◆ Written problem
In the entries that follow, the first line to write out is the one containing "the figure's box.", and the last is the one containing "for node in". Reproduce that stretch exactly, with nothing before or after it.

-=-=-

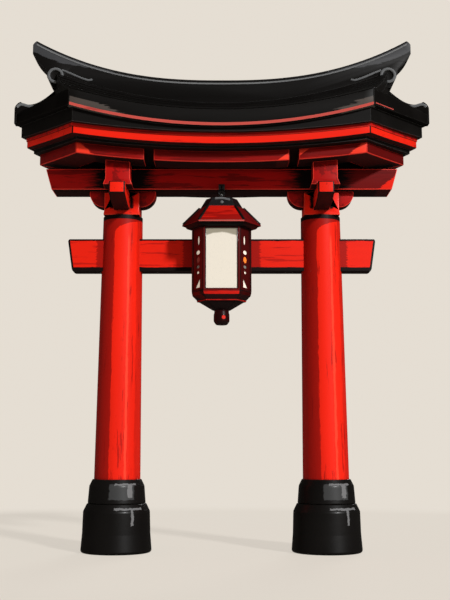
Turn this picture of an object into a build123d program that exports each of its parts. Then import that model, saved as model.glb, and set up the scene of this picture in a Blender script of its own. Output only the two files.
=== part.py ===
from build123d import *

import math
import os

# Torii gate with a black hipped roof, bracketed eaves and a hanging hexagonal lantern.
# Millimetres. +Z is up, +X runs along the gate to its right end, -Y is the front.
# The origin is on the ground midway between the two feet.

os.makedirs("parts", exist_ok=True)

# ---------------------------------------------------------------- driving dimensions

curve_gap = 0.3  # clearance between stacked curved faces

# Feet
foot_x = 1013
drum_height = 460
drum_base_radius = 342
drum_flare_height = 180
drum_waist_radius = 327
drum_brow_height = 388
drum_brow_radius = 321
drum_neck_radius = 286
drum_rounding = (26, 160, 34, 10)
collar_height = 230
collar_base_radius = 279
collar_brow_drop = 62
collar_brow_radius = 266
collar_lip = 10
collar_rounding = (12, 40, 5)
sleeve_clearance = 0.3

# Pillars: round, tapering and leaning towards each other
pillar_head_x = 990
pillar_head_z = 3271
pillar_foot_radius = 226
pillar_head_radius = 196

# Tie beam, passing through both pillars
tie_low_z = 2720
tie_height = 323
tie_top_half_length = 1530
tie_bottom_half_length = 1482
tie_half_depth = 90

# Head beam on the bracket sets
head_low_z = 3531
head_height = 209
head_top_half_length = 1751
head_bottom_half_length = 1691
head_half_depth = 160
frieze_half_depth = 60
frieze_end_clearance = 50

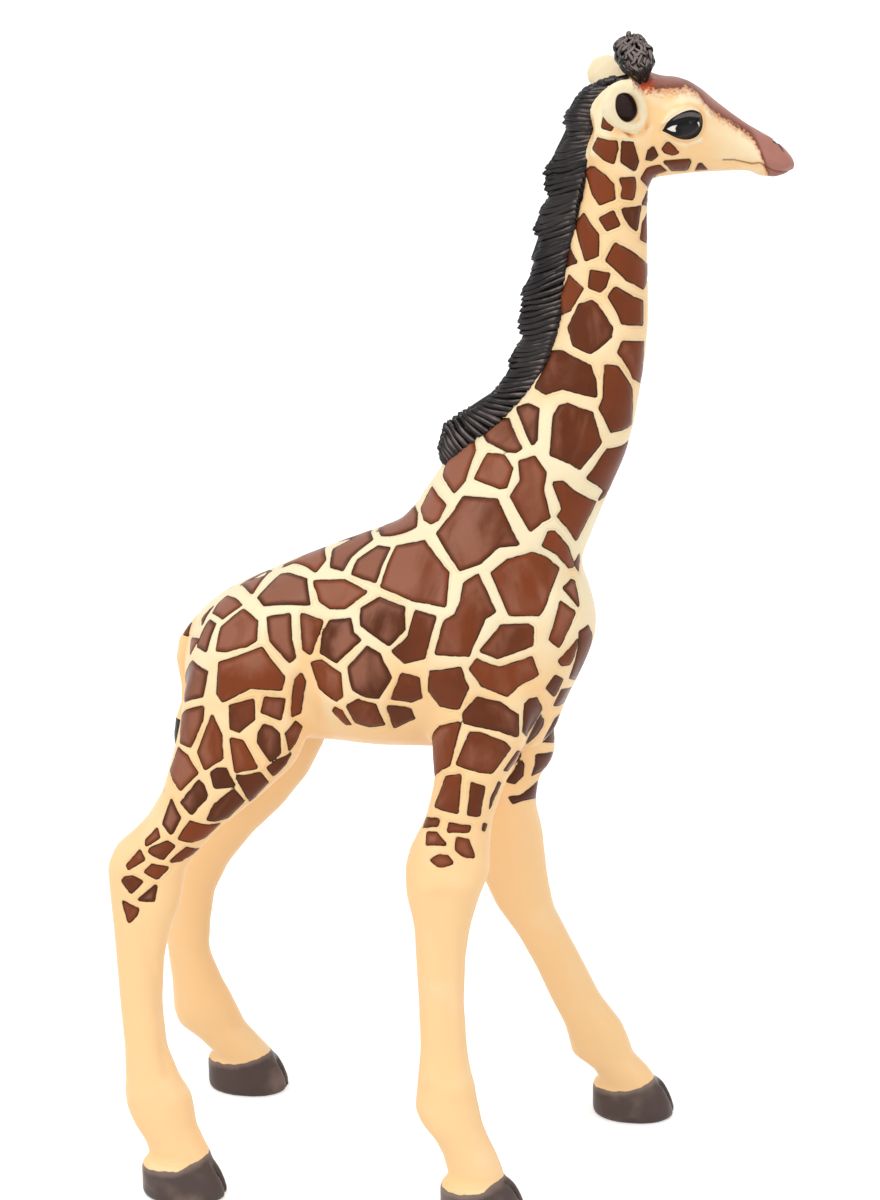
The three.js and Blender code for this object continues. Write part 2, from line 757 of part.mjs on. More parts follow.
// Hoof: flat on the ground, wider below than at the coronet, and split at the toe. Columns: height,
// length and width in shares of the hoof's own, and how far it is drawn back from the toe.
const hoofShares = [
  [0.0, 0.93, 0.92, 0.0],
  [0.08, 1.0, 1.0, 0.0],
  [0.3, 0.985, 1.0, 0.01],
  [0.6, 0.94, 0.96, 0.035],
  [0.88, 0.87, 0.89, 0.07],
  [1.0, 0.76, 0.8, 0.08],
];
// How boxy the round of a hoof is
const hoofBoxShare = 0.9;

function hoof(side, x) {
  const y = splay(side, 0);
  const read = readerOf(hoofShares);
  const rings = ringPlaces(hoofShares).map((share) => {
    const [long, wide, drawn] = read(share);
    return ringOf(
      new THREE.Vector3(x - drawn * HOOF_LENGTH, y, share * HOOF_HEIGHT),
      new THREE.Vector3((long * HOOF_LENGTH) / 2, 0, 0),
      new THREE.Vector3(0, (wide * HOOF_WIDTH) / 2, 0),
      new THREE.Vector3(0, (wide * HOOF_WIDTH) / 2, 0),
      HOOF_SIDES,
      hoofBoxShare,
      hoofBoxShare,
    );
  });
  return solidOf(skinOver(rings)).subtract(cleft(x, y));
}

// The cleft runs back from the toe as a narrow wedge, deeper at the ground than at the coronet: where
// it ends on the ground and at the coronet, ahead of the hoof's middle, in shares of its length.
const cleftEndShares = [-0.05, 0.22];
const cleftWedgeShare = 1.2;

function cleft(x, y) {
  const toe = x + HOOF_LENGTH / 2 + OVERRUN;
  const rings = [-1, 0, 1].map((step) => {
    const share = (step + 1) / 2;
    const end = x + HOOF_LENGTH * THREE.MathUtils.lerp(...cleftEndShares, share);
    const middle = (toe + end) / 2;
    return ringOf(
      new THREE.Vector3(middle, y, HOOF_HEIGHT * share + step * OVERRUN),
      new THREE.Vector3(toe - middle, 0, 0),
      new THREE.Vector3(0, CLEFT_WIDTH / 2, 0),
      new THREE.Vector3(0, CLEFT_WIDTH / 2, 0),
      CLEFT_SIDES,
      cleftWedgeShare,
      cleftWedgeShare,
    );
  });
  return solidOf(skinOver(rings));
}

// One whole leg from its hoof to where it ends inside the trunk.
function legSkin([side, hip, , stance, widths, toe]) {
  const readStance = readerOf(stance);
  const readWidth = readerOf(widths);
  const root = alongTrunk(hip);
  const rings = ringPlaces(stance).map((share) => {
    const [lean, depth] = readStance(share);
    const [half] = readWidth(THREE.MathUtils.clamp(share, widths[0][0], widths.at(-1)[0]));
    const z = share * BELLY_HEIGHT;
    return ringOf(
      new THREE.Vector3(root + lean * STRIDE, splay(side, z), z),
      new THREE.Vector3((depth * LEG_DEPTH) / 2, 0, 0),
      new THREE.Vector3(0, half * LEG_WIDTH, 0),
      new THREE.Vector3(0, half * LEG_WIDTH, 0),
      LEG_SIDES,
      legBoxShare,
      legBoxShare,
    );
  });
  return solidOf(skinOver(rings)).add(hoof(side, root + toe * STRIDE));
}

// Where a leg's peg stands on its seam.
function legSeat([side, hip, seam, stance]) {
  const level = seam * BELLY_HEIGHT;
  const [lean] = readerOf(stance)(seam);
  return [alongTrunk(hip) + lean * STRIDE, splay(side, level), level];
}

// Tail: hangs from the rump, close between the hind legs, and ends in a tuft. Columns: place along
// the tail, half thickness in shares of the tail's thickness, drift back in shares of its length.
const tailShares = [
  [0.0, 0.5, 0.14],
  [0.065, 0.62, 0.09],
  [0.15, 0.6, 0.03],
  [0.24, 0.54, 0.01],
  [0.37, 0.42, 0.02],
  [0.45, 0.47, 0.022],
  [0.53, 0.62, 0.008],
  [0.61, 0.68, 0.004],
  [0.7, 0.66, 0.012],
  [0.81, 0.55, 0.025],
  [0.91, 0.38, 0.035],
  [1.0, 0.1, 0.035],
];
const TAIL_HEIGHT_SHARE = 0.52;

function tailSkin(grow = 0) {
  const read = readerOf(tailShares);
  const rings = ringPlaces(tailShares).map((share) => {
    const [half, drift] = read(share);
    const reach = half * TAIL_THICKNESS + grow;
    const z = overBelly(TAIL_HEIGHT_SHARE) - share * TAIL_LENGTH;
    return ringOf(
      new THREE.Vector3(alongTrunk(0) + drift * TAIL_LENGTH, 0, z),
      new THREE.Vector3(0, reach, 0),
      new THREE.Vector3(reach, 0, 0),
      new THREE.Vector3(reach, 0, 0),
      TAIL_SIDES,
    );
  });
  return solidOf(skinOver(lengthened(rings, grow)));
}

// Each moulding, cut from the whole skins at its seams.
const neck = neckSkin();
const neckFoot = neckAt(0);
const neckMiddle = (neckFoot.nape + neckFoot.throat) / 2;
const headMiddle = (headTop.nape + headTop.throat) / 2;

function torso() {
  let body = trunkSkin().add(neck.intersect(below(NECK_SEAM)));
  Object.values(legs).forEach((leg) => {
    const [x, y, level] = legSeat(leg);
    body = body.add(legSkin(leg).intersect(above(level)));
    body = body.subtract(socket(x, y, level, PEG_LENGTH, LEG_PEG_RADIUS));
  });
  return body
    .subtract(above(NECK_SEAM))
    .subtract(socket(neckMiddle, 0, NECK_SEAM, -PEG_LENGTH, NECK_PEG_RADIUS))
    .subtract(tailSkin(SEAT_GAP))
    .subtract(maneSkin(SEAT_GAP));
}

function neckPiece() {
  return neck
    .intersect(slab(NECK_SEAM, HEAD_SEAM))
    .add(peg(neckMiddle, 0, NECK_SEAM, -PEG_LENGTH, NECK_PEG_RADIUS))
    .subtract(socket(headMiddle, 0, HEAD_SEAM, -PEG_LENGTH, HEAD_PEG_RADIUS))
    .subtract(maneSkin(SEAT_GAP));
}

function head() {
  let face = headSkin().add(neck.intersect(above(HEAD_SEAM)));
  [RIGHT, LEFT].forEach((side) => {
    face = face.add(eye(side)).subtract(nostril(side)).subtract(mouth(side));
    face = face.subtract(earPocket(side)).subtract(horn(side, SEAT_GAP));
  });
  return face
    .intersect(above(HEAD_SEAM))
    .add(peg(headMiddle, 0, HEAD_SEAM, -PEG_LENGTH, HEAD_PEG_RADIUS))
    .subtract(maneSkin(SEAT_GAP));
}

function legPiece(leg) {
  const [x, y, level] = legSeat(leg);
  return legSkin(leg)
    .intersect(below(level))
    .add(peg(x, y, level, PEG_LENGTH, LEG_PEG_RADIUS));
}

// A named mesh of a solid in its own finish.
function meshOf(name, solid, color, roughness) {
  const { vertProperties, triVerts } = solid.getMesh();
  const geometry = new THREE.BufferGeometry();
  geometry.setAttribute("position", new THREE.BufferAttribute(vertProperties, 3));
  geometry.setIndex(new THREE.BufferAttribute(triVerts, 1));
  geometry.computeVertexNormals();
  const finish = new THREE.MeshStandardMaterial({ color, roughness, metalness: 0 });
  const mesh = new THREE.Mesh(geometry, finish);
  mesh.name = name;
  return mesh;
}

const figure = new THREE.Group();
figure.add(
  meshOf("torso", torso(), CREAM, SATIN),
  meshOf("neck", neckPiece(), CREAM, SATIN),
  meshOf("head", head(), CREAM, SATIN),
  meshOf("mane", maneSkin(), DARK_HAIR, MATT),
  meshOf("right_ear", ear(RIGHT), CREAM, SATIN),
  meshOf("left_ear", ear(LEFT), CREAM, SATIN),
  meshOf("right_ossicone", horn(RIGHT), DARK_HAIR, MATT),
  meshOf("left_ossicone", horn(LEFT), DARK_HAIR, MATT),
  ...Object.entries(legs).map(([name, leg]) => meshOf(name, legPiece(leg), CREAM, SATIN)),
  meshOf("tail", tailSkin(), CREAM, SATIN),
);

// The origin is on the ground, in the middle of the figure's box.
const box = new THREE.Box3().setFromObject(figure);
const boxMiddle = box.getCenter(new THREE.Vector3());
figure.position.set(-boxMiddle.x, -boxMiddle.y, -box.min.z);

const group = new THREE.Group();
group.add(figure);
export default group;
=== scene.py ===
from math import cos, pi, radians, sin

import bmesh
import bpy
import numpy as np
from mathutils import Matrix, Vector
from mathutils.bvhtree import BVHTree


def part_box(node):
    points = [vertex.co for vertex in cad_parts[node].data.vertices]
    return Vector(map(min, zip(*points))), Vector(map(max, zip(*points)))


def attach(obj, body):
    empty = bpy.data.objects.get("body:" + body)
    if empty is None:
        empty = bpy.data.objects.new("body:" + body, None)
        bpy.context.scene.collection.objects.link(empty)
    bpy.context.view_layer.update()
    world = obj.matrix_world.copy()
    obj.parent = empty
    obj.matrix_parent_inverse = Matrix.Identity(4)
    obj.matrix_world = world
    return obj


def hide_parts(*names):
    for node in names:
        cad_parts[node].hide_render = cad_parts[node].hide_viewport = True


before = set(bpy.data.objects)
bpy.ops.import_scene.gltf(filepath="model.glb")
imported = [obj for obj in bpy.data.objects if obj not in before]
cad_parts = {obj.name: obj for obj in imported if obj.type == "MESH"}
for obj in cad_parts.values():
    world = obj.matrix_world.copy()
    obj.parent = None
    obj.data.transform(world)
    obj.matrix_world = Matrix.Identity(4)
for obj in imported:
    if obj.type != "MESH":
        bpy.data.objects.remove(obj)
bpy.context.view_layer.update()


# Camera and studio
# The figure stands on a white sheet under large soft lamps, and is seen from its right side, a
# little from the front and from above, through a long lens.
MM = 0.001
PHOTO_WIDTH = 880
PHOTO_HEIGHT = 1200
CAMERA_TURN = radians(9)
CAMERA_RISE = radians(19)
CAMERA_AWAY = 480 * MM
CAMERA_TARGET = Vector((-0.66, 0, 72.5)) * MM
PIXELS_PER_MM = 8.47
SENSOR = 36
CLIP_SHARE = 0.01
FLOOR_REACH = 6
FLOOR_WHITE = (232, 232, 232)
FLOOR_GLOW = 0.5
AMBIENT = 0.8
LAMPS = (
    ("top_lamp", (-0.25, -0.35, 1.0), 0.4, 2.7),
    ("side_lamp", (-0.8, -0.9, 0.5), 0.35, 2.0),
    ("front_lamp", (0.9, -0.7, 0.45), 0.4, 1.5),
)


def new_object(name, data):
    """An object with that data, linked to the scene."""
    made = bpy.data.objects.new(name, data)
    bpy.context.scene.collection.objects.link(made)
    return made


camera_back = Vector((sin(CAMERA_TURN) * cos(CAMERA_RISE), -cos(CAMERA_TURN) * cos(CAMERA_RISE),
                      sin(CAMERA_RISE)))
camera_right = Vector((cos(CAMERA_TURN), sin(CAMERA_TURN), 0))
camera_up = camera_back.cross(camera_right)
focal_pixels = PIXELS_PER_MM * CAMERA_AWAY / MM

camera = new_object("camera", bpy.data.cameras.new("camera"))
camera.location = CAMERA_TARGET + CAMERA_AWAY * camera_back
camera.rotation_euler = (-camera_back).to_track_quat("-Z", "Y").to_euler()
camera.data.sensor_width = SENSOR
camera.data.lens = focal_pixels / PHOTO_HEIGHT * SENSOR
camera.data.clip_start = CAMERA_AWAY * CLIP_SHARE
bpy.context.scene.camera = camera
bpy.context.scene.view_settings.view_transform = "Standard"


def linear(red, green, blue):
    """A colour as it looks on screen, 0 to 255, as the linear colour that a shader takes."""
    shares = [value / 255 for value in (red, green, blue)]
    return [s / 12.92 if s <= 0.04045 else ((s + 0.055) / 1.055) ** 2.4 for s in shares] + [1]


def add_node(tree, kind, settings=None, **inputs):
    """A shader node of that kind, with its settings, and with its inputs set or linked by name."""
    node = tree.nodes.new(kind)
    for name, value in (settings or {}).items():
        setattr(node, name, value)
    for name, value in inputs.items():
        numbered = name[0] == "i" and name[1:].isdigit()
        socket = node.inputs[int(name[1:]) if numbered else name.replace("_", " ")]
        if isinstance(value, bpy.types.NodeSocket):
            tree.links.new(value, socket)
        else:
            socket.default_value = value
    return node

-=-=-

◆ Answer below
// The origin is on the ground, in the middle of the figure's box.
const box = new THREE.Box3().setFromObject(figure);
const boxMiddle = box.getCenter(new THREE.Vector3());
figure.position.set(-boxMiddle.x, -boxMiddle.y, -box.min.z);

const group = new THREE.Group();
group.add(figure);
export default group;
=== scene.py ===
from math import cos, pi, radians, sin

import bmesh
import bpy
import numpy as np
from mathutils import Matrix, Vector
from mathutils.bvhtree import BVHTree


def part_box(node):
    points = [vertex.co for vertex in cad_parts[node].data.vertices]
    return Vector(map(min, zip(*points))), Vector(map(max, zip(*points)))


def attach(obj, body):
    empty = bpy.data.objects.get("body:" + body)
    if empty is None:
        empty = bpy.data.objects.new("body:" + body, None)
        bpy.context.scene.collection.objects.link(empty)
    bpy.context.view_layer.update()
    world = obj.matrix_world.copy()
    obj.parent = empty
    obj.matrix_parent_inverse = Matrix.Identity(4)
    obj.matrix_world = world
    return obj


def hide_parts(*names):
    for node in names:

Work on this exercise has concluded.